Likewise, the first point tax is payable not on any actual gain, but on the notional concept of income on the date of exercise of option, at the fair market value (FMV) price. Therefore, in granting to the employee an ostensible pre-requisite of value without hard cash, the employer has to fork out 33.99 per cent on tax. 
Tax on notional income is justified only if it operates as a relief. The FBT is levied on the employer, in situations where the employee prerequisite involves collective enjoyment, and it is not possible to isolate the personal element or identify it to a particular employee. 
In case of ESOPs, it defeats logic how this could be classified as a fringe benefit, when the right to exercise options, the issued stock, the sale, are all identifiable only with the holder. 

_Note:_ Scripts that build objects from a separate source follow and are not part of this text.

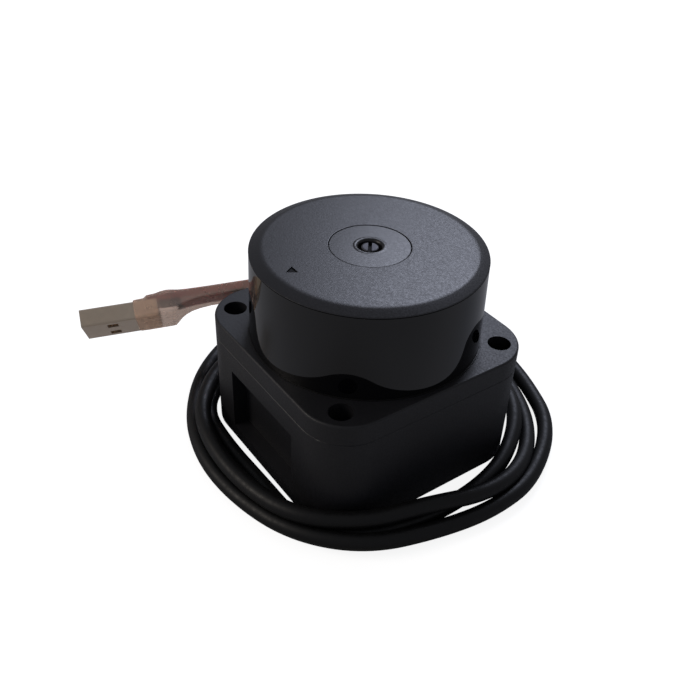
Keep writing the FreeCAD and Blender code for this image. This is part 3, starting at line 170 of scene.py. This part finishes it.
def standsFor(piece, node):
    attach(piece, "base")
    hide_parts(node)


def closeShape(joinWithin=0.002):
    # joins doubled points, fills the end that an extruded face left open, and turns the faces
    # outwards
    bpy.ops.mesh.select_all(action="SELECT")
    bpy.ops.mesh.remove_doubles(threshold=joinWithin * mm)
    bpy.ops.mesh.select_all(action="DESELECT")
    bpy.ops.mesh.select_mode(type="EDGE")
    bpy.ops.mesh.select_non_manifold()
    if bpy.context.object.data.total_edge_sel:
        bpy.ops.mesh.edge_face_add()
    bpy.ops.mesh.select_all(action="SELECT")
    bpy.ops.mesh.normals_make_consistent(inside=False)
    bpy.ops.object.mode_set(mode="OBJECT")


def turned(name, setup, closed=True):
    # as on a lathe: a circle is drawn out from ring to ring, and closed on its first one
    nothingSelected()
    rings = setup["rings"]
    radius, height = rings[0]
    bpy.ops.mesh.primitive_circle_add(vertices=setup["sides"], radius=radius * mm,
                                      location=(0, 0, height * mm),
                                      fill_type="NOTHING" if closed else "NGON")
    piece = bpy.context.object
    piece.name = name
    bpy.ops.object.transform_apply(location=True, rotation=True, scale=True)
    bpy.ops.object.mode_set(mode="EDIT")
    bpy.ops.mesh.select_all(action="SELECT")
    for nextRadius, nextHeight in rings[1:] + (rings[:1] if closed else []):
        rise = (0, 0, (nextHeight - height) * mm)
        bpy.ops.mesh.extrude_region_move(TRANSFORM_OT_translate={"value": rise})
        scale = nextRadius / radius
        bpy.ops.transform.resize(value=(scale, scale, 1), center_override=(0, 0, nextHeight * mm))
        radius, height = nextRadius, nextHeight
    closeShape()
    return piece


def cutAway(piece, cutter):
    cut = piece.modifiers.new("cut", "BOOLEAN")
    cut.operation = "DIFFERENCE"
    cut.solver = "EXACT"
    cut.object = cutter
    applyModifiers(piece)
    bpy.data.objects.remove(cutter)


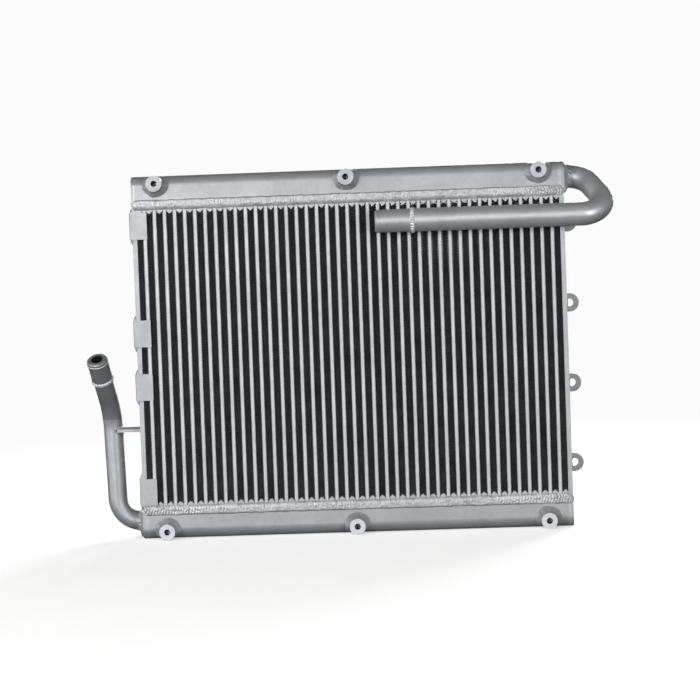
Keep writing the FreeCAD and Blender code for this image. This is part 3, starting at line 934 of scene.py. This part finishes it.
def finish_cad_nodes(metals):
    """Gives every CAD node its material; each boss has turning rings round its own centre."""
    for name, node in frame["nodes"].items():
        if name.startswith("boss_"):
            low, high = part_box(name)
            # Lower bosses get lighter tones than upper ones: painted light.
            tones = UPPER_BOSS_SHADE_TONES if "upper" in name else LOWER_BOSS_PAINTED_LIGHT_TONES
            material = turned_metal(f"turned_{name}", (low + high) / 2, tones)
        else:
            material = metals[material_of(name)]
        node.data.materials.clear()
        node.data.materials.append(material)


def material_of(name):
    """The key of a node's material, by the first word that its name holds."""
    for word, key in (
            ("inlet_hose", "inlet_ferrule"), ("ferrule", "ferrule"), ("_pipe_strap", "bracket"),
            ("inlet_pipe", "inlet"), ("pipe", "pipe"), ("tank", "tank"),
            ("passage_bars", "bar"), ("header_bars", "header"), ("parting", "sheet"),
            ("side_plate", "side"), ("turbulator", "sheet"), ("fins", "fin"),
            ("clip", "bracket"), ("ear", "bracket")):
        if word in name:
            return key
    return "tank"


def make_metals():
    """The materials of the CAD nodes and the welds, by key."""
    return {
        "tank": aluminium(
            "tank_satin", (0.26, 0.305), 0.5, (0.42, 0.55), lines=ALONG_X, spots=0.06),
        "pipe": aluminium("pipe_satin", PIPE_TONES, 0.62, (0.4, 0.5), **PIPE_GRAIN),
        "inlet": pipe_in_painted_shade("inlet_painted_shade"),
        "ferrule": aluminium(
            "ferrule_satin", (0.32, 0.37), 0.58, (0.42, 0.52), grain=1300, spots=0.08),
        # The inlet ferrule is darker than the outlet one: painted shade, like the upper inlet pipe.
        "inlet_ferrule": aluminium(
            "ferrule_painted_shade", (0.16, 0.21), 0.5, (0.4, 0.52), grain=1300, spots=0.12),
        "bar": aluminium(
            "bar_satin", (0.35, 0.42), 0.3, (0.45, 0.6), lines=ALONG_Z, spots=0.08),
        "header": aluminium("header_satin", (0.28, 0.34), 0.4, (0.42, 0.58), spots=0.15),
        # Near-black sheet material, also used for the boss threads: painted shade between bars and
        # fins and in the boss holes.
        "sheet": aluminium("sheet_painted_shade", (0.04, 0.07), 0.5, (0.4, 0.55)),
        "side": aluminium(
            "side_satin", (0.28, 0.34), 0.4, (0.42, 0.55), lines=ALONG_Z, spots=0.08),
        "bracket": aluminium("bracket_satin", (0.265, 0.315), 0.35, (0.42, 0.55), spots=0.08),
        "fin": fin_painted_shade("fin_painted_shade"),
        "weld": weld_metal("weld_satin", (0.27, 0.36)),
        # A lighter copy of the weld metal for the ferrule welds and the inlet hose stop: painted
        # light.
        "ring_weld_painted_light": weld_metal("weld_painted_light", (0.42, 0.58)),
    }


# ================= Stage, light and camera =================

def add_floor():
    """A round pale floor under the object."""
    turn = math.tau / FLOOR_SIDES
    rim = [(FLOOR_RADIUS * math.cos(turn * index), FLOOR_RADIUS * math.sin(turn * index), 0)
           for index in range(FLOOR_SIDES)]
    mesh = bpy.data.meshes.new("floor")
    mesh.from_pydata(rim, [], [tuple(range(FLOOR_SIDES))])
    mesh.materials.append(stage_white("floor_pale"))
    floor = bpy.data.objects.new("floor", mesh)
    floor.location = (0, CAMERA_TARGET.y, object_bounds()[0].z - FLOOR_GAP)
    floor.visible_diffuse = False
    floor.visible_glossy = False
    bpy.context.scene.collection.objects.link(floor)


def add_light(name, place, size, power):
    """A rectangular light that faces the frame's origin."""
    data = bpy.data.lights.new(name, "AREA")
    data.shape = "RECTANGLE"
    data.size, data.size_y = size
    data.energy = power
    light = bpy.data.objects.new(name, data)
    light.location = place
    light.rotation_euler = (-Vector(place)).to_track_quat("-Z", "Y").to_euler()
    light.visible_camera = False
    bpy.context.scene.collection.objects.link(light)


def add_world():
    """Pale backdrop, and a grey surround, stronger in front, that lights the metal."""
    world = bpy.data.worlds.new("backdrop")
    bpy.context.scene.world = world
    world.use_nodes = True
    tree = world.node_tree
    seen = tree.nodes["Background"]
    seen.inputs["Color"].default_value = BACKDROP
    lit = add_node(tree, "ShaderNodeBackground")
    coords = add_node(tree, "ShaderNodeTexCoord")
    split = add_node(tree, "ShaderNodeSeparateXYZ")
    ramp = add_node(tree, "ShaderNodeValToRGB")
    elements = ramp.color_ramp.elements
    while len(elements) < len(SURROUND):
        elements.new(0.5)
    for element, (position, level, tint) in zip(elements, SURROUND):
        element.position = position
        element.color = (*(level * part for part in tint), 1)
    height = add_node(tree, "ShaderNodeMapRange")
    height.inputs["From Min"].default_value = -1
    facing = add_node(tree, "ShaderNodeMapRange", interpolation_type="SMOOTHSTEP")
    facing.inputs["From Min"].default_value = -0.8
    facing.inputs["From Max"].default_value = 0.5
    facing.inputs["To Min"].default_value = 1.0
    facing.inputs["To Max"].default_value = 0.35
    path = add_node(tree, "ShaderNodeLightPath")
    mix = add_node(tree, "ShaderNodeMixShader")
    tree.links.new(coords.outputs["Generated"], split.inputs["Vector"])
    tree.links.new(split.outputs["Z"], height.inputs["Value"])
    tree.links.new(height.outputs["Result"], ramp.inputs["Fac"])
    tree.links.new(ramp.outputs["Color"], lit.inputs["Color"])
    tree.links.new(split.outputs["Y"], facing.inputs["Value"])
    tree.links.new(facing.outputs["Result"], lit.inputs["Strength"])
    tree.links.new(path.outputs["Is Camera Ray"], mix.inputs["Fac"])
    tree.links.new(lit.outputs["Background"], mix.inputs[1])
    tree.links.new(seen.outputs["Background"], mix.inputs[2])
    tree.links.new(mix.outputs["Shader"], tree.nodes["World Output"].inputs["Surface"])


def add_camera():
    """A camera that looks at the object from the front, slightly from above and a little tilted."""
    data = bpy.data.cameras.new("camera")
    data.lens = CAMERA_LENS
    camera = bpy.data.objects.new("camera", data)
    yaw, tilt, roll = CAMERA_YAW, CAMERA_ELEVATION, CAMERA_ROLL
    ahead = Vector((-math.sin(yaw), math.cos(yaw), 0))
    forward = ahead * math.cos(tilt) - Z_AXIS * math.sin(tilt)
    right = Vector((math.cos(yaw), math.sin(yaw), 0))
    up = right.cross(forward)
    across = right * math.cos(roll) + up * math.sin(roll)
    upward = up * math.cos(roll) - right * math.sin(roll)
    turn = Matrix((across, upward, -forward)).transposed()
    place = CAMERA_TARGET - forward * CAMERA_DISTANCE
    camera.matrix_world = Matrix.Translation(place) @ turn.to_4x4()
    bpy.context.scene.collection.objects.link(camera)
    bpy.context.scene.camera = camera


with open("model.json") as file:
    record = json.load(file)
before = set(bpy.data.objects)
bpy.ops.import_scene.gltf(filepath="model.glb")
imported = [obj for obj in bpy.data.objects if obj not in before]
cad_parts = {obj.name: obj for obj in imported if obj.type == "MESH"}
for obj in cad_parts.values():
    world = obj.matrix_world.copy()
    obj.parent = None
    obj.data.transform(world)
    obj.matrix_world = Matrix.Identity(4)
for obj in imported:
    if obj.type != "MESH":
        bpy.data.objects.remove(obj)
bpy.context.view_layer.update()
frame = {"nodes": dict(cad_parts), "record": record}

metals = make_metals()
finish_cad_nodes(metals)
# Painted shade in the bore of the inlet ferrule.
tip, inward = inlet_tip()
paint_bore_shade(metals["inlet_ferrule"], tip, inward, BORE_RADIUS)
wavy_fins(metals["fin"])
core_seams(metals["weld"])
boss_welds(metals["weld"], metals["sheet"])
port_welds(metals["weld"])
cap_seams(metals["weld"])
clip_welds(metals["weld"])
ear_welds(metals["weld"])
strap_welds(metals["weld"])
ferrule_welds(metals["ring_weld_painted_light"], metals["ferrule"])
add_floor()
for light in LIGHTS:
    add_light(*light)
add_world()
add_camera()
bpy.context.scene.view_settings.view_transform = "Standard"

Costs such as maintaining a database for erstwhile employees etc, and the fact that FBT cost is not allowed as a deductible expense, will hike the employers effective cost on ESOPs upto 45.54 per cent. 
Employees are relieved that the onus is not on them, though clarity is awaited that in determining their capital gains, the FMV will form the basis. But the relief is likely to be shortlived. It appears that the levy will cover past grants exercisable in future. The burden on the employer will impact employees, and the viability of granting ESOPs is bound to be reviewed. 
A number of cross-border issues may arise, making expatriate employees, subject to personal taxation in an overseas jurisdiction, liable to tax twice on the same income, as the FBT is paid by the employer, may not entitle the employee to tax credit paid by employer in India. 
Clubbing Diwali gifts with ESOPs is fundamentally wrong one is a jamboree, the other a long-term time-tested strategy, which has created institutions. Let us not skew our visions for a fistful.